The Passenger Rail Agency of SA (PRASA) is developing a new 1,055 unit social housing project at Goodwood Station worth R575m.
Social housing, administered by the Social Housing Regulatory Authority (SHRA), provides subsidised accommodation to citizens with monthly incomes of between R1,850 and R22,000.
The Goodwood development, led by PRASA's investment arm Intersite, includes bachelor, one-bedroom, and two-bedroom units, with completion expected in May 2024. The project is a collaborative effort between SHRA, the Infrastructure Fund, and the City of Cape Town.
PRASA plans further, similar developments near other transport nodes in the future, totalling R6bn. The national rail transport company owns a land portfolio of 4,500ha, valued at over R5bn, and aims to collect R1bn in revenue from it over the next three to five years.
Despite rising building costs and high interest rates, PRASA insists on the profitability of these housing projects, and their importance to balancing its notoriously overstretched budget. Prasa Group CEO Hishaam Emeran stated that Prasa will achieve 6%-7% of gross rental income annually during the development lease of the project.
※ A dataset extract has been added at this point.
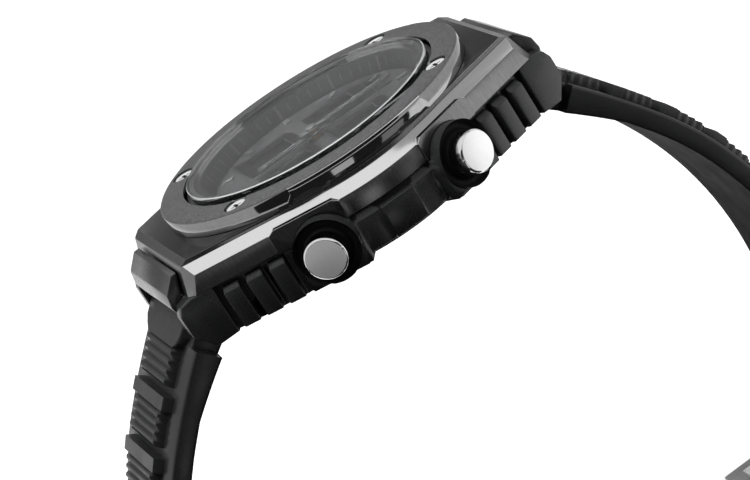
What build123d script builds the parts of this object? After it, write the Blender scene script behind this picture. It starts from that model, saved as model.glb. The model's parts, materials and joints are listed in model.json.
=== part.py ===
from build123d import *
import os
from math import cos, pi, radians, sin

os.makedirs("parts", exist_ok=True)

# All lengths are millimetres and all angles are degrees.
# The origin is the centre of the case back's outer face, +Z leaves the glass,
# +Y points to 12 o'clock and +X to 3 o'clock.

# Clearances and the overrun of every cut
seat_clearance = 0.05
running_clearance = 0.04
open_clearance = 0.3
overrun = 1.0

# Heights of the case
case_back_thickness = 1.2
body_foot_drop = 0.1
seam_height = 7.0
side_band_height = 2.35
bevel_height = 1.25
frame_step_height = 0.5
bezel_height = 2.2
glass_rise = 0.55

body_foot_height = case_back_thickness + body_foot_drop
bevel_foot_height = seam_height + side_band_height
bevel_top_height = bevel_foot_height + bevel_height
frame_top_height = bevel_top_height + frame_step_height
bezel_top_height = frame_top_height + bezel_height
glass_top_height = bezel_top_height + glass_rise

# Inner case that holds the works
case_radius = 18.5
case_wall = 2.5
neck_inset = 1.1
neck_wall = 0.8
neck_drop = 0.6
shoulder_cover = 1.35
glass_ledge_depth = 1.5

case_bore_radius = case_radius - case_wall
neck_radius = case_radius - neck_inset
neck_bore_radius = neck_radius - neck_wall
neck_top_height = bezel_top_height - neck_drop
case_shoulder_height = frame_top_height - shoulder_cover
glass_ledge_height = neck_top_height - glass_ledge_depth

# Plan of the case: an octagon with long flanks and a bowed middle
flank_angle = 26.4
flank_wall = 3.66
side_wall = 4.5
end_wall = 6.8
waist_half_length = 6.67
corner_cut = 0.3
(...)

The project, by placing housing closer to rail terminals, hopes also to make up for the massive collapse of passenger rail traffic in recent years due to a combination of mismanagement, poor security, union strikes, vandalism and metals theft.
Housing waiting lists in the Western Cape are long, with 599,855 people still waiting to receive housing, which is often hampered by land invasions on planned construction sites. Clearing this backlog is expected to cost R100bn.
The SHRA aims to achieve 30,000 social housing units by March 2024, also focusing on areas close to transport and economic hubs.